Day 2: Thermodynamics continued — this topic is declining (80%
two weeks ago, 62% now) and was prioritized in your last plan
without improvement. Try a different approach: practice with
worked examples rather than definition review. Day 3: Fluid
dynamics — stable but unresolved. Focus on the Bernoulli
application questions you missed...

The model didn't get smarter. It got context.

Lessons

Trajectory beats snapshot. A topic's current accuracy is almost
useless for planning without knowing which direction it's moving.
Computing a simple early-vs-recent delta per topic and passing the
trend label to the model produced more calibrated plans than any
prompt engineering I did on the accuracy number alone.

Rules in the prompt encode planning logic. Explicit ordering
rules — declining before stalled, specific over generic — give the
model a decision framework rather than a vague goal. The output
becomes more consistent and more auditable.

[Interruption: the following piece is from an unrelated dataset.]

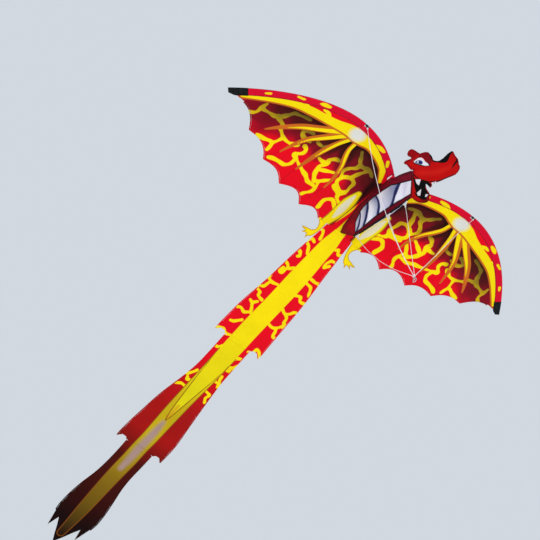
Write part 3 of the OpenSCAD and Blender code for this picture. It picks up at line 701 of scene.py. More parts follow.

Log what the system recommends. The plan_generated event
is the least glamorous part of this integration and the one I'd
most regret skipping. A planner that can't see its own history
will repeat its mistakes indefinitely.

The context object is the real engineering surface. The prompt
is downstream of the context. Getting build_planner_context
right — what to retrieve, how to aggregate, what to filter — is
where the planning quality is actually determined. The model
handles the prose.

Where this ends up

The planner currently treats each topic as independent. The next
version should account for topic dependencies — a student who
hasn't resolved thermodynamics fundamentals probably isn't ready
for the fluid dynamics questions that assume them. That dependency
graph isn't in the event log yet. It would need to be either
inferred from co-occurrence patterns in wrong answers or defined
explicitly in the content layer.

Either way, it starts with the same step: log the right event,
retrieve it deliberately, hand it to
Hindsight before the model
ever sees it. The pattern is the same. The data just gets richer.